Double click on the photo and check out the pollen on the bee
Arriving at H2O's base camp I was blown away by the amazing view of huge rugged mountains, bright blue skies above, and wildflowers below. The guides took me to the back porch, where a wood-fired hot tub was placed above the river.  The sun was setting and lighting up the sky with a bright orange blaze that was reflecting off the glacial blue river. The Rio Futaleufu was showing off. My day of bumpy roads and wet gear was definitely worth that view alone.

Gorgeous views after a solid hike
H20's guides Pedro Fernandez Cid, Tomas Binimelischatted, and Nate Mac brought me up to speed on the week's itinerary. The trip was going to show off the surreal beauty of Patagonia.

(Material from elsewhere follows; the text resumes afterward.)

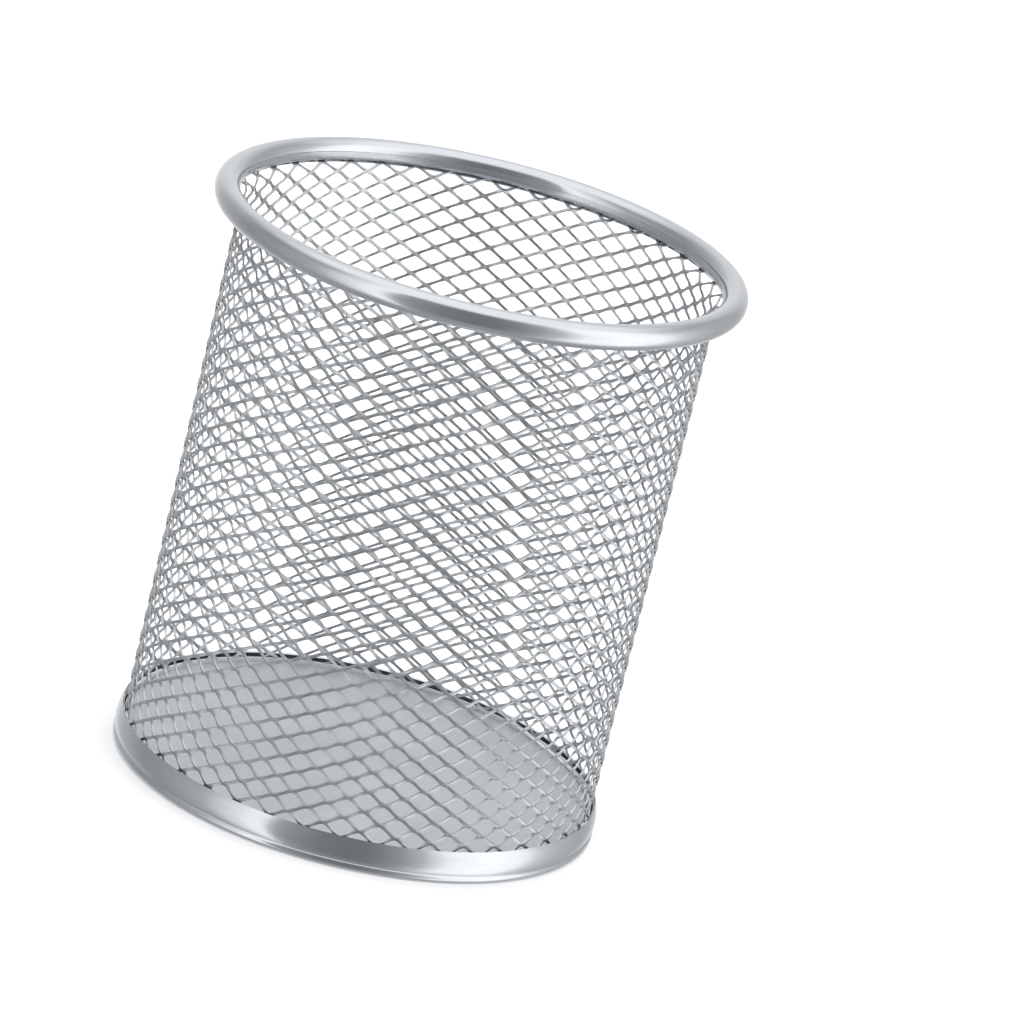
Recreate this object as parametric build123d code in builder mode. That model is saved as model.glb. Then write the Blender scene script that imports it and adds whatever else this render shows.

An average eddy on the Futaleufu
Paddling duckies on the the Rio Espolon
Pillow rock on the Rio Futaleufu
Steer wrangling competition at Media Luna
Impromptu steer wrangling via bicycle
Canyoneering in Cajon Jelves
Fabio putting the finishing touches on a amazing desert
By the time we returned to base camp everyday we were starving and tired. Chef Fabio Roman de Luca was also tired. He had been in the kitchen all day creating another amazing meal. Turning out great meals in the remote Futaleufu valley is not a talent, but an art.

Small blue Kingfisher
An abandon building with a gorgeous garden
People place so much hype on paddling the Rio Futaleufu, but that's because it's worth it. The river really wants to be paddled. The water is relatively warm, the features are friendly, and the beautiful blue water with amazing mountain scenery creates a jaw dropping experience.

Futalefu hawk
After paddling both world renowned big water classics of the Futaleufu and the Zambezi within a short period of time, it's hard to say which I like better. The Zam is definitely more out of control. You just paddle into huge features and get annihilated. You can't do that as much on the Futa, it is a little more technical, and there are definitely a couple features that you don't want to paddle into. They are both gems, and both should be high on your list for amazing adventures.